Bedrohtes Weltkulturerbe Die Geschichte der Videospiele droht zu verschwinden

Von Dirk Jacquemien

15.7.2023

Nintendo bietet viele klassische Videospiele noch selbst an. Doch die grosse Mehrheit der Videospiele droht zu verschwinden.
Nintendo bietet viele klassische Videospiele noch selbst an. Doch die grosse Mehrheit der Videospiele droht zu verschwinden.
Bild: Imago

Videospiele sind inzwischen ein Kulturgut. Doch nun droht ihre Geschichte in Vergessenheit zu geraten

Von Dirk Jacquemien

15.7.2023

Videospiele sind aus der modernen Kultur nicht mehr wegzudenken. Nicht nur junge Menschen verbringen mit ihnen öfters mehr Zeit als mit Büchern oder Filmen. Der Einfluss von Videospielen beschränkt sich dabei nicht auf ihr ursprüngliches Medium. Der bisher erfolgreichste Film in 2023 ist mit «The Super Mario Bros. Movie» eine Videospielverfilmung.

Und obwohl Videospiele immer noch als etwas Neuartiges wahrgenommen werden, haben sie inzwischen eine beträchtliche Geschichte hinter sich. Doch diese droht nun in Vergessenheit zu geraten, wie eine Studie der Video Game History Foundation und des Software Preservation Network enthüllt.

Retro-Games sind (teilweise) ein grosses Geschäft

Hierbei wurden 1500 vor 2010 veröffentliche Videospiele untersucht. Nur noch 13 Prozent davon waren noch kommerziell verfügbar, der Rest lässt sich nur noch mit Glück gebraucht in Privatsammlungen oder als illegaler Download auf diversen Plattformen finden. 87 Prozent der Videospiele drohen somit für zukünftige Generationen verloren zu gehen.

Dabei gibt es eigentlich ein grosses, auch kommerzielles Interesse an alten Videospielen. So wurde etwa eine noch in Originalverpackung befindliche Kopie von «Super Mario Bros» aus dem Jahre 1985 für zwei Millionen Dollar verkauft. Regelmässig gibt es Neuauflagen von beliebten Titeln.

Breite Masse an Videospielen versinkt

Doch der breiten Masse an Videospielen, bei der eine Neuauflage unwirtschaftlich wäre, hilft dies nicht. Sie für die Nachwelt zu erhalten, ist um einiges schwieriger, als dies beispielsweise für Bücher der Fall ist.

Da ist natürlich der technische Aspekt. Um ein Videospiel in seiner ursprünglichen Form zu spielen, ist die entsprechende Konsole oder ein zeitgenössisch veröffentlichter Computer nötig.

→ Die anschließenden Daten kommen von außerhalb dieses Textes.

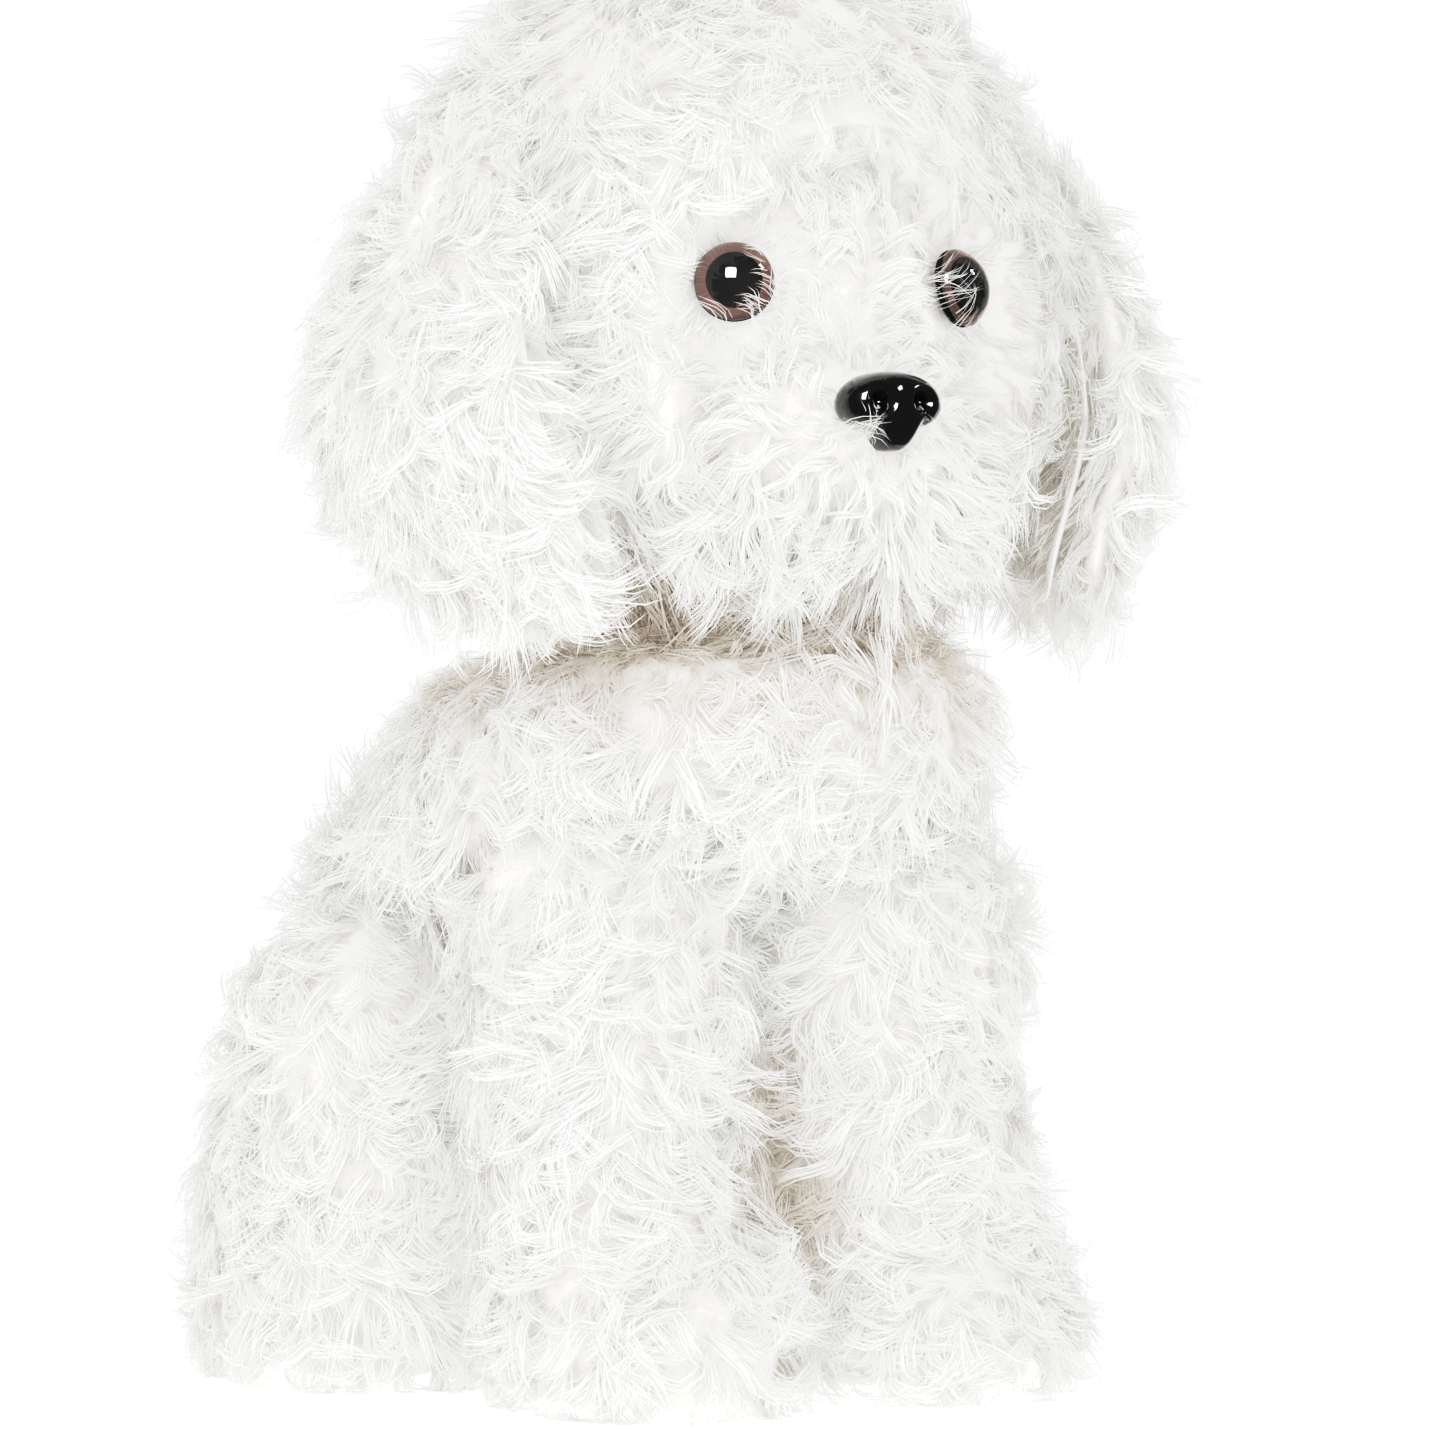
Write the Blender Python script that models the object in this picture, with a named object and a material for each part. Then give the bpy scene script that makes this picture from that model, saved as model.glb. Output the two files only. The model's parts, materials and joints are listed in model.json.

Emulatoren, die eine Konsole oder einen alten PC auf modernen Geräten nachempfinden können, gibt es zwar zuhauf, sie legal zu nutzen, ist aber meist unmöglich. So bieten viele mit einfacher Google-Suche zu findende Plattformen digitale Kopien von Retro-Spielen zum kostenlosen Download an, in fast allen Fällen begeht man hier aber eine Urheberrechtsverletzung.

Bibliotheken sollen sich Videospielen annehmen

«Wo kein Kläger, da kein Richter» trifft allerdings auch hier zu, sodass die Verbreitung von Videospielen, die von ihren Urheber*innen nicht mehr selbst vertrieben werden, in der Regel toleriert wird. Dennoch ist es natürlich ein unbefriedigender Zustand, dass so grosse Teile der Videospiel-Geschichte nur auf genau genommen illegalen Wege zugänglich sind.

Die Studie schlägt daher vor, dass Bibliotheken stärker eingebunden werden müssen. In vielen Ländern ist es etwa gesetzlich vorgeschrieben, dass Buchverlage ein Exemplar jedes neu veröffentlichen Titels der jeweiligen Nationalbibliothek zur Verfügung stellen. In der Schweiz erfolgt das durch eine freiwillige Vereinbarung zwischen der Buchindustrie und der Nationalbibliothek.

Videospiel-Industrie sträubt sich

Um Videospiele angemessen zu archivieren, ist allerdings noch verstärkte Kooperation der Industrie nötig. Denn es ist in der Regel notwendig, Videospiele von ihrem ursprünglichen Speichermedium zu kopieren, um sie auf modernen Computern zum Laufen zu bringen.

Die Videospiel-Industrie in den USA lobbyiert aber beispielsweise dagegen, eine Umgehung des Kopierschutzes, den inzwischen quasi alle Videospiele haben, für Archivierungszwecke gesetzlich zu erlauben.